**Stated goal**
Give the data again, word for word.

**Source data**
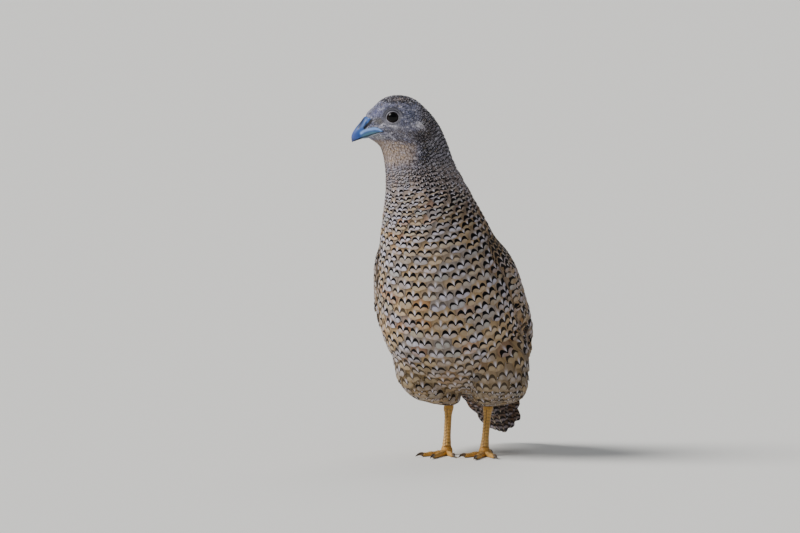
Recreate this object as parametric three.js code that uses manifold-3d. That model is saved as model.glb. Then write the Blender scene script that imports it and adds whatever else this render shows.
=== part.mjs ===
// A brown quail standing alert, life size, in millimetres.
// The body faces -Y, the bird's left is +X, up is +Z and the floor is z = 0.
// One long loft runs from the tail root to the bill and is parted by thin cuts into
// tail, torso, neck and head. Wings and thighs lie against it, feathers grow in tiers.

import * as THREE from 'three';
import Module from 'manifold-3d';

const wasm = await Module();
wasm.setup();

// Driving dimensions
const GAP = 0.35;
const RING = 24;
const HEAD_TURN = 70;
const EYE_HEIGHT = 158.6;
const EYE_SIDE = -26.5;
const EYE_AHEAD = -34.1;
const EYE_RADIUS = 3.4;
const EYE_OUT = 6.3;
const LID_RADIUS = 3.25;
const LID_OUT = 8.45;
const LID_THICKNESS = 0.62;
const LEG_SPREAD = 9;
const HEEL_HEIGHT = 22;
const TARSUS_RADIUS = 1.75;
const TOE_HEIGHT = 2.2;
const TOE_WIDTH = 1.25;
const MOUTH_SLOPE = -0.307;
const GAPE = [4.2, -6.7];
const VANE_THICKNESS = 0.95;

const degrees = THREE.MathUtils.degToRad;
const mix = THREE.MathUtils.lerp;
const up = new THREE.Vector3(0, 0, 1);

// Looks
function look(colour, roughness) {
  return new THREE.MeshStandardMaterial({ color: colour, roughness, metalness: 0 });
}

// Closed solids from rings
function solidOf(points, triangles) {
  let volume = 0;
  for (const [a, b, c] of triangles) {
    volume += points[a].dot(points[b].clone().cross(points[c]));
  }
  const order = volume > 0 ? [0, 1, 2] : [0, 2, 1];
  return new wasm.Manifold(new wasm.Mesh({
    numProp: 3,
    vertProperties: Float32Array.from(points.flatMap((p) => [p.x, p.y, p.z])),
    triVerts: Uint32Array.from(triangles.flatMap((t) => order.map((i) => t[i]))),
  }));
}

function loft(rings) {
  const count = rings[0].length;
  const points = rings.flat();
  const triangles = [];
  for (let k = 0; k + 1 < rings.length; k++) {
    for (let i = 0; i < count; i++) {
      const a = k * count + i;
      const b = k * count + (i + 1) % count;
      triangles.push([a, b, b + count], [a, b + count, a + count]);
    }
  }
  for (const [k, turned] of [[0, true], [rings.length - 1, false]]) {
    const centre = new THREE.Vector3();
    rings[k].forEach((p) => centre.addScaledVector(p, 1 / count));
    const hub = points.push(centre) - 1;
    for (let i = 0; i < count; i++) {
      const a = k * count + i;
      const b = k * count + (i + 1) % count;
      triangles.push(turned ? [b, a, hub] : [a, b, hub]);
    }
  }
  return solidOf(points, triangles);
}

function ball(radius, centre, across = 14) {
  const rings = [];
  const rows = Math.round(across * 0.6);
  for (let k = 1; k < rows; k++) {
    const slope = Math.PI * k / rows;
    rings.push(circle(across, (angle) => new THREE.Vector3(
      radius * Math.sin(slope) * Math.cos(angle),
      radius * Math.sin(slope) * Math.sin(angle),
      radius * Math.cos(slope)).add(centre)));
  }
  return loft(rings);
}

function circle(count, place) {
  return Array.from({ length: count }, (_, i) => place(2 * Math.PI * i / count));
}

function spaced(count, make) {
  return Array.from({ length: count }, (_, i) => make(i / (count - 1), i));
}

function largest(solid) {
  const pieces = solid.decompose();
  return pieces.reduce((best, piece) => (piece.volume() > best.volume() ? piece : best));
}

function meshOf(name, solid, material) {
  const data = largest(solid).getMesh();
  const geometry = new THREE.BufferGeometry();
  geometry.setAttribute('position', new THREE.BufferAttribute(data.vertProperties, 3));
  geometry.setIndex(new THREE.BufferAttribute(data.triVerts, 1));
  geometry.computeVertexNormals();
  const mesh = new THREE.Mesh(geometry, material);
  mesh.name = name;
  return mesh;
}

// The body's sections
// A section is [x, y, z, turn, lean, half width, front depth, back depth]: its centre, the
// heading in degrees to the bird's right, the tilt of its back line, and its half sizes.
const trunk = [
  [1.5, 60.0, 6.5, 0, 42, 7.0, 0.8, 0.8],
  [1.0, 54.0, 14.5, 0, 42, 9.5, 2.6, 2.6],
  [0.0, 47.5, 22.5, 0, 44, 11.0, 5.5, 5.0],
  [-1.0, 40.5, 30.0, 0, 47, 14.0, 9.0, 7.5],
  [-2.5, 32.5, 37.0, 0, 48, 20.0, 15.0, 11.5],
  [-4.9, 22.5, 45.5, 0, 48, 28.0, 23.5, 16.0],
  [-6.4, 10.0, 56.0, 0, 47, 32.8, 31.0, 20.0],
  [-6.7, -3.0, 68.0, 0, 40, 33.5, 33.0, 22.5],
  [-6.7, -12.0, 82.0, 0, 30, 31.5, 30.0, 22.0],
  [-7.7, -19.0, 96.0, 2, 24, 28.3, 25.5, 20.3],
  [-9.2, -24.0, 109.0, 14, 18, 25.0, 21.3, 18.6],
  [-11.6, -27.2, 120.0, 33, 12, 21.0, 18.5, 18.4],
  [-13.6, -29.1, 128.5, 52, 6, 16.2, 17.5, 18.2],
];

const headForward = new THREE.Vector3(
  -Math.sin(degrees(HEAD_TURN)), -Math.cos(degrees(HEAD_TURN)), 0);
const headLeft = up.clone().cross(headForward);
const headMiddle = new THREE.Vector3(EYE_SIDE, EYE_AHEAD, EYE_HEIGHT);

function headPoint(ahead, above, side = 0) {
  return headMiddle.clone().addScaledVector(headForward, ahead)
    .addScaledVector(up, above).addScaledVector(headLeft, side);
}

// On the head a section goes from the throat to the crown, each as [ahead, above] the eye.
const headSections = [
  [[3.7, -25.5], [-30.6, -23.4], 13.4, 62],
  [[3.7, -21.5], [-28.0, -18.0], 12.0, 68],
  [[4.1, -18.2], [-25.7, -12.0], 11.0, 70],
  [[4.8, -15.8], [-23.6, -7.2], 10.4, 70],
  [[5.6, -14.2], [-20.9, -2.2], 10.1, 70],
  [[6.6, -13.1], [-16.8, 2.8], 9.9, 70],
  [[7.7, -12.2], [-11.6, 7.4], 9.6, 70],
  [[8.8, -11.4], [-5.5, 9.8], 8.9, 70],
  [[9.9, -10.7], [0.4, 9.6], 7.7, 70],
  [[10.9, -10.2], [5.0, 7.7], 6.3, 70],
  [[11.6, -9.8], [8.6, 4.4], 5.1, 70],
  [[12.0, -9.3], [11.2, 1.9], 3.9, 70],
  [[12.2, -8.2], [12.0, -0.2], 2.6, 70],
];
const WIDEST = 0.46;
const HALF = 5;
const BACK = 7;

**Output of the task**
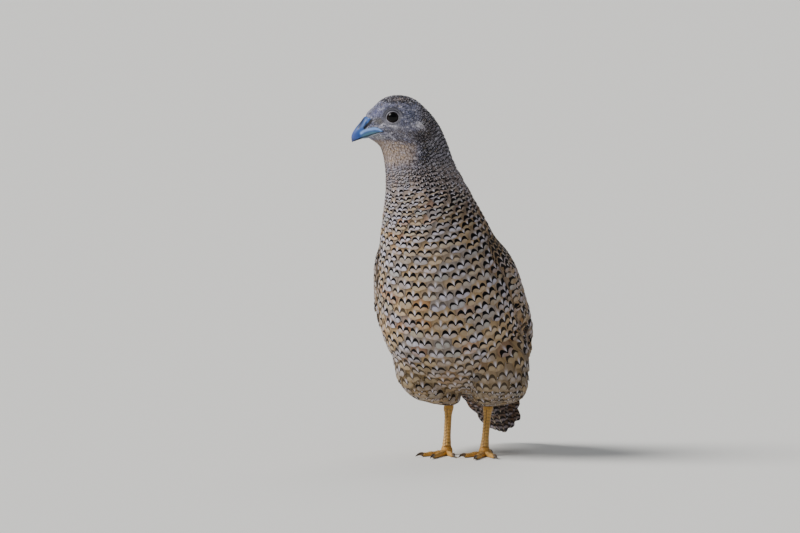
Recreate this object as parametric three.js code that uses manifold-3d. That model is saved as model.glb. Then write the Blender scene script that imports it and adds whatever else this render shows.
=== part.mjs ===
// A brown quail standing alert, life size, in millimetres.
// The body faces -Y, the bird's left is +X, up is +Z and the floor is z = 0.
// One long loft runs from the tail root to the bill and is parted by thin cuts into
// tail, torso, neck and head. Wings and thighs lie against it, feathers grow in tiers.

import * as THREE from 'three';
import Module from 'manifold-3d';

const wasm = await Module();
wasm.setup();

// Driving dimensions
const GAP = 0.35;
const RING = 24;
const HEAD_TURN = 70;
const EYE_HEIGHT = 158.6;
const EYE_SIDE = -26.5;
const EYE_AHEAD = -34.1;
const EYE_RADIUS = 3.4;
const EYE_OUT = 6.3;
const LID_RADIUS = 3.25;
const LID_OUT = 8.45;
const LID_THICKNESS = 0.62;
const LEG_SPREAD = 9;
const HEEL_HEIGHT = 22;
const TARSUS_RADIUS = 1.75;
const TOE_HEIGHT = 2.2;
const TOE_WIDTH = 1.25;
const MOUTH_SLOPE = -0.307;
const GAPE = [4.2, -6.7];
const VANE_THICKNESS = 0.95;

const degrees = THREE.MathUtils.degToRad;
const mix = THREE.MathUtils.lerp;
const up = new THREE.Vector3(0, 0, 1);

// Looks
function look(colour, roughness) {
  return new THREE.MeshStandardMaterial({ color: colour, roughness, metalness: 0 });
}

// Closed solids from rings
function solidOf(points, triangles) {
  let volume = 0;
  for (const [a, b, c] of triangles) {
    volume += points[a].dot(points[b].clone().cross(points[c]));
  }
  const order = volume > 0 ? [0, 1, 2] : [0, 2, 1];
  return new wasm.Manifold(new wasm.Mesh({
    numProp: 3,
    vertProperties: Float32Array.from(points.flatMap((p) => [p.x, p.y, p.z])),
    triVerts: Uint32Array.from(triangles.flatMap((t) => order.map((i) => t[i]))),
  }));
}

function loft(rings) {
  const count = rings[0].length;
  const points = rings.flat();
  const triangles = [];
  for (let k = 0; k + 1 < rings.length; k++) {
    for (let i = 0; i < count; i++) {
      const a = k * count + i;
      const b = k * count + (i + 1) % count;
      triangles.push([a, b, b + count], [a, b + count, a + count]);
    }
  }
  for (const [k, turned] of [[0, true], [rings.length - 1, false]]) {
    const centre = new THREE.Vector3();
    rings[k].forEach((p) => centre.addScaledVector(p, 1 / count));
    const hub = points.push(centre) - 1;
    for (let i = 0; i < count; i++) {
      const a = k * count + i;
      const b = k * count + (i + 1) % count;
      triangles.push(turned ? [b, a, hub] : [a, b, hub]);
    }
  }
  return solidOf(points, triangles);
}

function ball(radius, centre, across = 14) {
  const rings = [];
  const rows = Math.round(across * 0.6);
  for (let k = 1; k < rows; k++) {
    const slope = Math.PI * k / rows;
    rings.push(circle(across, (angle) => new THREE.Vector3(
      radius * Math.sin(slope) * Math.cos(angle),
      radius * Math.sin(slope) * Math.sin(angle),
      radius * Math.cos(slope)).add(centre)));
  }
  return loft(rings);
}

function circle(count, place) {
  return Array.from({ length: count }, (_, i) => place(2 * Math.PI * i / count));
}

function spaced(count, make) {
  return Array.from({ length: count }, (_, i) => make(i / (count - 1), i));
}

function largest(solid) {
  const pieces = solid.decompose();
  return pieces.reduce((best, piece) => (piece.volume() > best.volume() ? piece : best));
}

function meshOf(name, solid, material) {
  const data = largest(solid).getMesh();
  const geometry = new THREE.BufferGeometry();
  geometry.setAttribute('position', new THREE.BufferAttribute(data.vertProperties, 3));
  geometry.setIndex(new THREE.BufferAttribute(data.triVerts, 1));
  geometry.computeVertexNormals();
  const mesh = new THREE.Mesh(geometry, material);
  mesh.name = name;
  return mesh;
}

// The body's sections
// A section is [x, y, z, turn, lean, half width, front depth, back depth]: its centre, the
// heading in degrees to the bird's right, the tilt of its back line, and its half sizes.
const trunk = [
  [1.5, 60.0, 6.5, 0, 42, 7.0, 0.8, 0.8],
  [1.0, 54.0, 14.5, 0, 42, 9.5, 2.6, 2.6],
  [0.0, 47.5, 22.5, 0, 44, 11.0, 5.5, 5.0],
  [-1.0, 40.5, 30.0, 0, 47, 14.0, 9.0, 7.5],
  [-2.5, 32.5, 37.0, 0, 48, 20.0, 15.0, 11.5],
  [-4.9, 22.5, 45.5, 0, 48, 28.0, 23.5, 16.0],
  [-6.4, 10.0, 56.0, 0, 47, 32.8, 31.0, 20.0],
  [-6.7, -3.0, 68.0, 0, 40, 33.5, 33.0, 22.5],
  [-6.7, -12.0, 82.0, 0, 30, 31.5, 30.0, 22.0],
  [-7.7, -19.0, 96.0, 2, 24, 28.3, 25.5, 20.3],
  [-9.2, -24.0, 109.0, 14, 18, 25.0, 21.3, 18.6],
  [-11.6, -27.2, 120.0, 33, 12, 21.0, 18.5, 18.4],
  [-13.6, -29.1, 128.5, 52, 6, 16.2, 17.5, 18.2],
];

const headForward = new THREE.Vector3(
  -Math.sin(degrees(HEAD_TURN)), -Math.cos(degrees(HEAD_TURN)), 0);
const headLeft = up.clone().cross(headForward);
const headMiddle = new THREE.Vector3(EYE_SIDE, EYE_AHEAD, EYE_HEIGHT);

function headPoint(ahead, above, side = 0) {
  return headMiddle.clone().addScaledVector(headForward, ahead)
    .addScaledVector(up, above).addScaledVector(headLeft, side);
}

// On the head a section goes from the throat to the crown, each as [ahead, above] the eye.
const headSections = [
  [[3.7, -25.5], [-30.6, -23.4], 13.4, 62],
  [[3.7, -21.5], [-28.0, -18.0], 12.0, 68],
  [[4.1, -18.2], [-25.7, -12.0], 11.0, 70],
  [[4.8, -15.8], [-23.6, -7.2], 10.4, 70],
  [[5.6, -14.2], [-20.9, -2.2], 10.1, 70],
  [[6.6, -13.1], [-16.8, 2.8], 9.9, 70],
  [[7.7, -12.2], [-11.6, 7.4], 9.6, 70],
  [[8.8, -11.4], [-5.5, 9.8], 8.9, 70],
  [[9.9, -10.7], [0.4, 9.6], 7.7, 70],
  [[10.9, -10.2], [5.0, 7.7], 6.3, 70],
  [[11.6, -9.8], [8.6, 4.4], 5.1, 70],
  [[12.0, -9.3], [11.2, 1.9], 3.9, 70],
  [[12.2, -8.2], [12.0, -0.2], 2.6, 70],
];
const WIDEST = 0.46;
const HALF = 5;
const BACK = 7;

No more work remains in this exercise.